Problems jump off the page when you read those;
- What was the aim of the intervention?
- Was it successful?
If you don’t know the aim of an intervention you’ve no idea how to measure its success – given that many staff see intervention as something additional to planning you need to make sure what staff are doing is focused enough so that they know when they’re finished and just how successful any intervention has been.
Take a look at the sketch note I put together on this – how to improve the process of setting an intervention for X;
It’s not rocket science, in fact it’s one of those moments where when some one says ‘do it this way’ your response is ‘Oh wow, why were we not doing it like that?”.
So, think SMART!
It’s less work, its more focused, you’ll know if what you’re doing is working and you’ll have a clear ‘finish’ date, after all ‘intervention’ should be a short term thing!

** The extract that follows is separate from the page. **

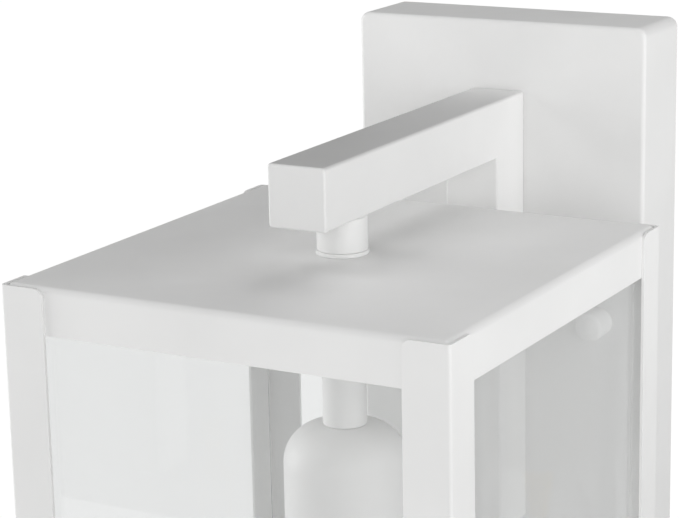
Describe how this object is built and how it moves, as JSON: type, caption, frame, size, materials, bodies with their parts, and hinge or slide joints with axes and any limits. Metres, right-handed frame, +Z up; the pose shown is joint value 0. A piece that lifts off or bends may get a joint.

Targets set should follow the mantra in the diagram above if they’re going to be useful to the learner and the teacher.
In or out of class?
Ok so you know how to set SMARTer target – when/where do you use interventions?
Here’s some suggestions…
3 simple and immediate in-class interventions:
- Moving a student seats to complete task 1 by the end of the lesson – focused and measurable!
- Personalised target to complete drawing with colour by the end of the lesson – focused and measurable!
- Red/Green sticky notes applied to PC screens of learners based on need to remain in class and finish work on task 1 to leave for break – focused and measurable!
Out of class intervention:
- Must attend after school classes this week to complete task one design log by Friday the 23rd – Specific and measurable!
- Evaluate work using criteria sheet in morning catch up club, hand in work Friday 23rd – specific and measurable!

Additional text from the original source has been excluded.